Lady Justice does not understand what is going on, she does not know that the Saharawi have been asked to ‘negotiate’ the future of Western Sahara. ‘The will of the people is the best law,’ said that little strip of paper inside my fortune cookie. Could it really be that, after more than three decades, the will of the Saharawi people will be honored by the entire world and Morocco will finally be forced to leave from where it should have never arrived in the first place? After all, it is a law, one that has been ruled upon by the United Nations and supported by many countries, though openly and repeatedly ignored by Morocco.  And, after all, law is based on Justice

Let us now restore hearing to poor Lady Justice, who has understood perfectly without having to hear, that it is precisely she who has been repeatedly been violated by Morocco, and that neither Spain nor any other country has done anything about it and that, on the contrary, those nations who have the power and the means to prevent this abuse from continuing, prefer to look elsewhere and instead search for ways to take advantage of the situation. They do nothing, not even move a single finger. It does not matter to anyone how loudly Lady Justice voices her concerns via decrees from the United Nations, via the desperate voices of the Saharawi people, via activists around the world.
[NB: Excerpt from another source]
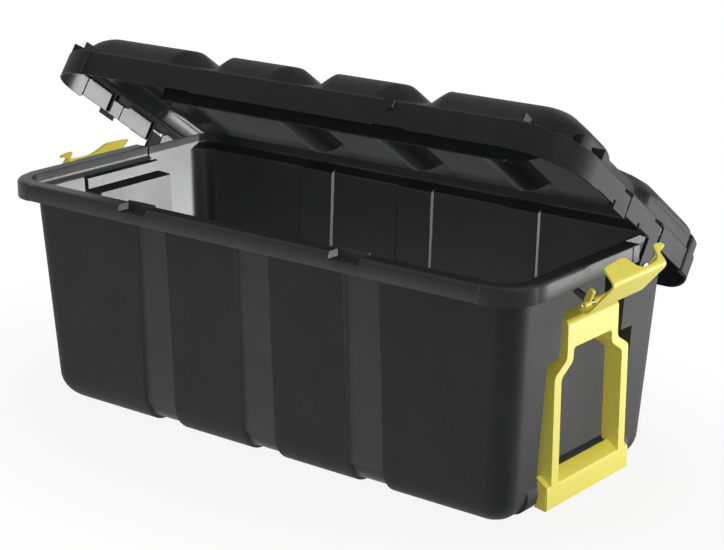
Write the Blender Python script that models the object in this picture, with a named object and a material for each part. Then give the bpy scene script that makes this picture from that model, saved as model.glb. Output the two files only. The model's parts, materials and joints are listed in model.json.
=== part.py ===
"""Storage trunk: a moulded tub, a domed lid on two hinge pins, two end latches and two pull handles.

Metres, +Z up. The origin is the centre of the tub's underside, +X is one end, -Y is the front.
"""
import math

import bmesh
import bpy
from mathutils import Matrix, Vector

# Tub: driving sizes
TRUNK_LENGTH = 0.967
TUB_HEIGHT = 0.3646
OPENING_DEPTH = 0.423
WALL = 0.003
FLANGE_WIDTH = 0.0248
FLANGE_DROP = 0.0259
FLANGE_ROUNDING = 0.006
CORNER_RADIUS = 0.035
BASE_ROUNDING = 0.047
BASE_ROUNDING_STEPS = 4
BASE_CORNER_TIGHTENING = 0.7
END_DRAFT = 0.023
SIDE_DRAFT = 0.0155
RIM_FLARE_END = 0.0037
RIM_FLARE_SIDE = 0.0145
RIM_FLARE_HEIGHT = 0.013
FLANGE_REAR_END = 0.065
REAR_END_WALL_STEP = 0.003
CORNER_SEGMENTS = 6
INNER_WIDENING = 0.0024

# Channels down the long walls
CHANNEL_PITCH = 0.1996
CHANNEL_HALF_WIDTH = 0.031
CHANNEL_DEPTH = 0.0055
CHANNEL_SIDE = 0.0025

# Recess in each end, for the latch above and the pull handle below
RECESS_INSET = 0.061
RECESS_DRAFT = 0.002
SHALLOW_DEPTH = 0.006
SHALLOW_HEIGHT = 0.0207
RECESS_BOTTOM = 0.060

# Padlock notches in the front rim
NOTCH_HALF_LENGTH = 0.027
NOTCH_DEPTH = 0.010
NOTCH_FENCE = 0.003
NOTCH_FLOOR = 0.005
PADLOCK_SLOT_LENGTH = 0.024
PADLOCK_SLOT_WIDTH = 0.008

# Hinge of the lid
LID_HINGE_DROP = 0.0363
LID_HINGE_BEHIND_FLANGE = 0.0136
LID_PIN_RADIUS = 0.003
LID_PIN_HEAD_RADIUS = 0.006
LID_PIN_HEAD_THICKNESS = 0.003
LID_BOSS_RADIUS = 0.009
LID_ARM_RADIUS = 0.012
LID_ARM_THICKNESS = 0.006

# Lid, measured closed
LID_OPEN_ANGLE = math.radians(35.19)
LID_GAP = 0.0016
LID_FRONT_LANDING = 0.0048
LID_REAR_OVERHANG = 0.0272
LID_SKIRT = 0.0366
LID_RISE = 0.0885
LID_REAR_SKIRT_DROP = 0.012
LID_FRONT_RADIUS = 0.090
LID_REAR_RADIUS = 0.045
LID_SHOULDER = 0.017
LID_VALLEY_DEPTH = 0.0205
LID_RIDGE_DEPTH = 0.022
LID_VALLEY_HALF_WIDTH = 0.040
LID_VALLEY_FLOOR = 0.006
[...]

It might just turn out that Lady Justice is not only blind, deaf, but mute as well because nobody hears her, nobody sees her, nobody gives her any attention, nobody believes in her. She now knows what it feels to be Saharawi. To be promised freedom…only to be attacked. To try to run…only to be mutilated. To try to hide…only to be murdered. To try to defend yourself…only to be silenced. To try to survive…only to be forgotten in the worst possible place on earth, literally. It sounds like the worst horror film you’ve ever watched; or perhaps it’s the worst nightmare you’ve ever had.

After the silent movie, you too can try to picture, even for half-a-second, what it must have been like to have this happen in Western Sahara. Now imagine, for the other half of that second that it happened in your own country instead.